Because writing has allowed us to shift the focus of our thinking processes from ‘things in themselves’ to the written ‘representations of those things’, then “every script has cognitive implications”(Chapter 10; pp. 196 and 282):
by examining the diversity of scripts and the ways they are used and what they provide models of, we have been able to specify a set of relations between literacy and cognition (page 275).
Writing, therefore, makes us think differently (page 258).
If we follow this line of reasoning, can we explain the existence and absence of diverse forms of writing? If diverse scripts open windows into diverse ways of thinking, then different genres might find their place in our academic discourses. This seems to be a possible interpretation of Olson’s speculations on genre: “…how does writing [understood as a way of thinking] alter genre […]?” (p. 134).
By way of example, he refers to the evolution of ‘illumination’ in medieval scripts.This genre evolved from a nuclear organisation of concepts – in which the script was subordinate to the illumination and the reader had to make inferences and connections by synthesising – to a linear organisation in which the illumination supported the script (p. 112).
The nuclear genre afforded the development of the reader’s interpretation; the linear genre afforded the expression of the writer’s intention. Each genre, therefore, shaped the reader’s thinking in different ways:
Olson’s is a wide-angled approach to writing, suggesting that he has a multimodal understanding of it (Chapter 10). He includes maps, Dutch paintings, botanical taxonomies, and Galilean diagrams of acceleration in his definition of writing, and argues that each form of ‘writing’ represents ways of thinking about the reality being represented.
This view of writing seems to align itself with the multimodal socio-semiotic approach of Bezemer and Kress (2008, p. 169) and seems to provide a rationale for reflecting on the extent to which we might accommodate diversification in our writing practices:
We ask what might be gained and what might be lost in changes of mode: from artefact and action to image, from image to writing, to speech, or to moving image
Bezemer J. and Kress G.(2008) ‘Writing in Multimodal Texts : A Social Semiotic Account of Designs for Learning’ Written Communication 25 (2): 166-195; Emig, Janet (1977) ‘Writing as a Mode of Learning’ College Composition and Communication. 28 (2): 122-28
Children’s scientific thinking
Sally Zacharias is doing a PhD at the School of Education at Nottingham and teaches on Master’s programmes at the School of Education in Glasgow.
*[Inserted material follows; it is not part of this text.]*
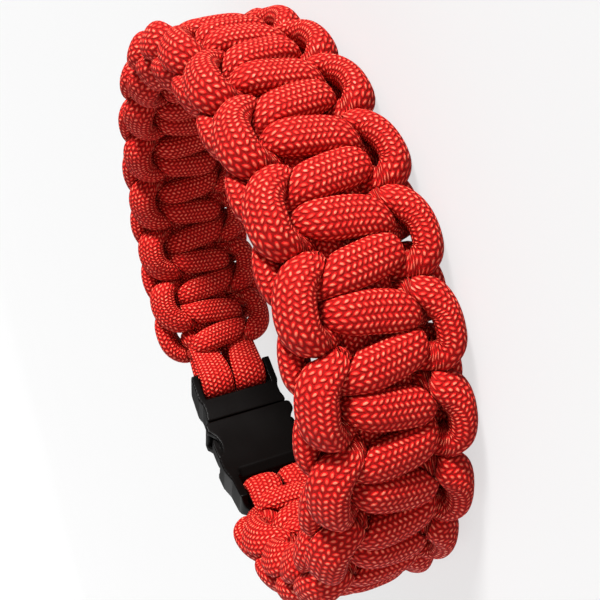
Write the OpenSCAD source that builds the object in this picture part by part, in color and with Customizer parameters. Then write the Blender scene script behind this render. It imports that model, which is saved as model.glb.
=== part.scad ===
// Paracord bracelet, closed by a side-release buckle and lying on its side.
// The ring's axis is +Z, the middle of its foot is the origin, and the buckle's middle is on -Y.
// Along the band, s runs from the point opposite the buckle, with +s towards +X.
// Across the band, v runs up from its middle; through the band, d runs out from its middle.

/* [Ring] */
// Long diameter of the oval that runs through the middle of the band
ring_long = 86; // [78:0.5:94]
// Short diameter of that oval, which passes through the buckle
ring_short = 78; // [72:0.5:84]

/* [Band] */
// Width of the woven band over its side bumps
band_w = 23.4; // [21.4:0.2:25.4]
// Thickness of the woven band over its bars
band_t = 9.25; // [8:0.25:10]
// Number of half knots in the woven band
knot_count = 40; // [34:2:46]
// Width of the cord where it lies as a bar across the band
bar_w = 5; // [4.4:0.1:5.4]
// Angle between a bar and the square way across the band
bar_slant = 11; // [0:1:14]
// Depth of the valley between two bars
bar_valley = 1.7; // [0.8:0.1:2]
// Depth of the notch between two side bumps
bump_notch = 2.6; // [1.5:0.1:3.2]

/* [Cord loops at the buckle] */
// Width of the cord where it is pressed flat round a strap bar
loop_w = 6.4; // [5:0.1:6.5]
// Thickness of the cord where it is pressed flat round a strap bar
loop_t = 2.8; // [2.4:0.1:3.2]
// Gap between the two loops on one strap bar
loop_gap = 0.3; // [0.2:0.1:0.6]
// Bare stretch of cord between the plug's strap bar and the band
plug_reach = 5.8; // [4:0.1:8]
// Bare stretch of cord between the socket's strap bar and the band
socket_reach = 2.8; // [2.4:0.1:6]

/* [Buckle] */
// Length of the buckle between the two strap slots
body_len = 19.5; // [18:0.25:24]
// Width of the socket at its mouth
body_w = 17.6; // [17:0.1:19]
// Width of the buckle at the strap bars
strap_end_w = 16.4; // [16.2:0.1:17]
// Width of the plug's shoulder between its strap slot and the socket
shoulder_w = 15.4; // [14:0.1:16]
// Thickness of the buckle on the wrist's side of its middle
inner_t = 3; // [2.8:0.1:3.4]
// Thickness of the buckle on the outer side of its middle
outer_t = 3.6; // [3.2:0.1:4]
// Radius of the crowned outer face
crown_r = 36; // [32:1:44]
// Diameter of a strap bar
strap_bar_d = 2.6; // [2.2:0.1:3]
// Length of the socket's mouth past the buckle's middle
mouth_len = 4.2; // [3.6:0.1:4.8]
// Radius of the finger notch in each side of the socket
notch_r = 4.2; // [3.6:0.1:4.6]
// Depth of the finger notch in each side of the socket
notch_depth = 1.5; // [1.2:0.1:2]
// Length over which the socket narrows to its strap end
taper_len = 2.6; // [2:0.1:3.4]
// Wall of the socket round the plug's prongs
socket_wall = 1.2; // [1:0.1:1.4]
// Length of the bevel that leads from the socket's wrist face down into its strap slot
slot_bevel = 1.6; // [1:0.1:1.9]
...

Her research interests include understanding the development of literacy practices and its link to the learning of school disciplines, especially of science
Two years in after the launch of the ‘curriculum for excellence’ in Scotland, teachers are once again having to think hard about how to develop their pupils’ literacy practices. Not only does this apply to English teachers but to all teachers including teachers of science.
So, what exactly is the relationship between teaching science and literacy? Is it that science teachers need just to remind their pupils that they should place a full stop at the end of their sentences or that they need to remember to spell words correctly? Or does literacy play a more central role in the learning (and practice) of science?
To begin to answer these questions I turned to Olson’s book “The World on Paper (1994),” in which the overall purpose is to explore how the invention of writing systems were instrumental to the development of modern thought, including modern scientific thought. He dispels the notion that reading and writing are simply skills of recognition and reproduction of letters but that
literate thought is the conscious representation and deliberate manipulation of [the thinking involved in reading]. Assumptions are universally made; literate thought is the recognition of an assumption as an assumption. Inferences are universally made; literate thought is the recognition of an inference as an inference, of a conclusion as a conclusion (Olson 1994, p. 280).
To arrive at this conclusion, Olson makes the case (Chapter 8) that in the seventeenth century a major shift in attitude to language lead to new ways of interpreting texts, which in turn resulted in new ways of interpreting Nature. Scientists such as Galileo and Harvey recognized that knowledge is a sign-manipulating activity (Reis, 1982, p33 cited in Olson p. 165) and that these signs could be manipulated independently of the things they represented. This contrasted to how signs had previously been seen as being ‘natural to their object’, a relation of metonomy. The recognition by seventeenth century scientists that scientific thought involved the notion of reality, ideas and representations of these ideas, namely language lead somewhat to a mistrust of how the language of texts were able to represent these ideas accurately. A new scientific style of language emerged, which was deemed to reflect and model scientific thought more effectively. Despite this shift in writing style, the status of language was reduced as a source of evidence and scientist paid closer attention to either their observations of experimental data or to their ideas and mental representations.
The purpose of language in the modern scientific era appears then to take on the role of simply representing ideas. However, as Olson points out, in order to become literate in a domain it is necessary to learn to share a paradigm. Olson refers to Kuhn, who he maintains advances this notion further by stating that a scientific community is one that ‘shares a set of texts, a set of interpretations and a set of beliefs as to what poses a problem.’ (p. 273). How then do pupils learn how to ‘think’ like a scientist? Partly through talk, which, by referring to Searle’s Speech Act theory, Olson claims, is a mode that can provide the interlocutors an immediate access to the speaker’s intention. And partly through writing, which to an extent models speech but does not provide the reader a direct link to the intentions of the writer. These need to be inferred by a conscious reflection of the text as an object.
Why, one might ask, do pupils need to read and write texts to become members of this community if written texts only provide an indirect route to the original intention? Olson argues convincingly that it is only through these written texts that we become conscious of the illocutionary force:
only utterances intended to be taken literally may play a deductive role in scientific knowledge (p279).
It is this awareness of how statements should be taken that is so important for the development of scientific thought.
Taking this perspective, literacy is much more than teaching pupils the rules of punctuation and spelling. It is about guiding pupils to interpret and use texts as potential sources of evidence, which may further develop the pupils’ scientific thinking.